Many basins, however, have seen well costs decline, including Barnett Shale core, which went from $3.47 to $3.26 and the Barnett overall from $4.51 to $3.52.

Other areas registering lower costs were the Horn River Basin, which went from $3.75 in April to $3.64 in September; the Pinedale Anticline, $3.87 to $3.75; the Fayetteville Shale, $3.90 to $3.84; Eagle Ford Shale dry gas, $4.28 to $4.25; and the Piceance Basin Valley, $5.13 to $4.91.

Some changes were a little off the charts. In April the lowest-cost wells to drill were in the Granite Wash, 48 cents/Mcf, but they had almost tripled six months later to $1.37 — still the lowest for any basin analyzed. The highest costs in April were Piceance Basin Valley horizontal wells, which cost $6.53; by September costs had fallen to as low as $2.63.

“Given falling service pricing and improved efficiency, cost structure will be a key theme through the second half of 2012 and into 2013. Some exploration and production [E&P] companies have spoken to reduced costs in the Eagle Ford and in the Bakken. Given the stretched balance sheets across the independent E&P sector, any sign of costs easing would be a key positive catalyst for the group, particularly if macro confidence improved also.”

The declining gas costs can totally rewrite the book for sectors that rely, or can switch, to natural gas to fuel their operations, said Credit Suisse’s Mike Shillaker, head of Global Steel & European Miners.

“The U.S. could become the lowest-cost steel producer, a turnaround from those that went broke” he said.

Assuming coke is priced at $450/ton, injection coal is $150/ton and gas is at $4.00/MMBtu, using gas injections in blast furnaces results in up to $15.00/ton savings, said Shillaker.

Domestic manufacturer Nucor Energy Holdings has seen the light. In November Nucor increased its holdings in some of Encana Corp.’s U.S. gas wells as a hedge against an expected increase in prices. United States Steel Corp., based in Pittsburgh, had to restructure operations in the 1980s as steel became cheaper to manufacture overseas.

However, the steel manufacturer, the largest in the United States, has seen an upsurge in business and it is benefiting from gas production in the Marcellus Shale. CEO John P. Surma has called the Marcellus the best thing to happen to domestic manufacturers in the past 25 years.

Also benefiting from low well costs is the U.S. chemicals sector, said John McNulty, who heads Credit Suisse’s basic materials research. “We’ve seen an evolution of North America’s ethylene production cost profile, he said. “One of the biggest groups to benefit in the U.S. chemical space is ethylene production’s cost profile…And there is significantly more room to run ahead.”

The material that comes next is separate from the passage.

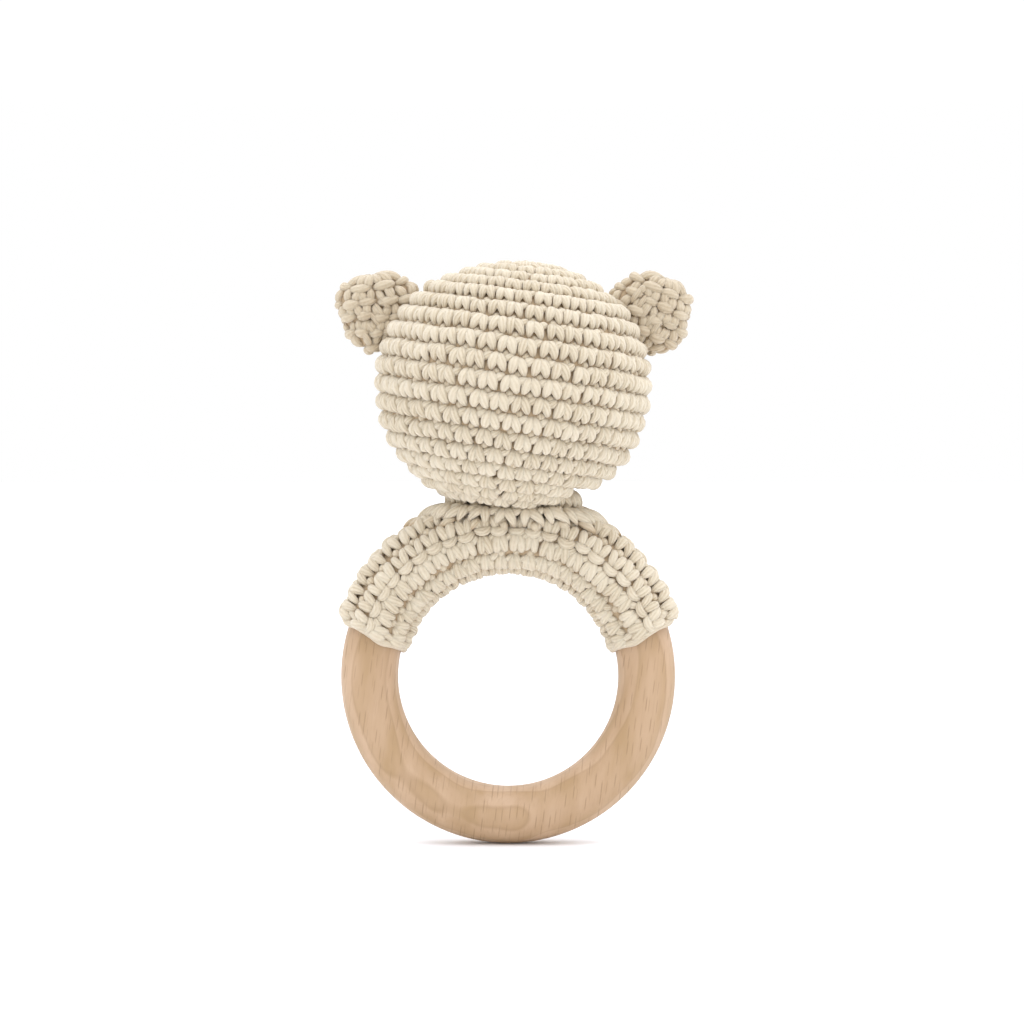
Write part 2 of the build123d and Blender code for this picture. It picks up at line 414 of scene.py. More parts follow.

According to McNulty, U.S. producers “have the ability to process at the lowest cost in the world. U.S. producers that can process natural gas liquids [NGL] — mainly ethane — have seen substantially lowered input costs and are in one of the most cost-competitive positions globally. The only regions lower on the global cost curve are Canada and subsidized Middle Eastern producers.”

The result has led to a “step change in profitability for U.S. producers,” McNulty said. “US. producers with NGL processing capabilities have seen a surge in profitability that should continue until at least 2016.”

The Credit Suisse team views the United States “as the most cost advantaged for new capital deployment, particularly with the Middle East being less flush with cheap natural gas, owing to higher production costs, less excess supply and/or regional moratoriums on drilling…and in the case of Iran, UN sanctions limiting their ability to get the equipment needed to produce from their reserves…”

McNulty said in 2016 and beyond, “we expect a slew of domestic capacity additions to come online, which may put some downward pressure on profitability as it tightens up the supply/demand balance for NGLs, mainly ethane.”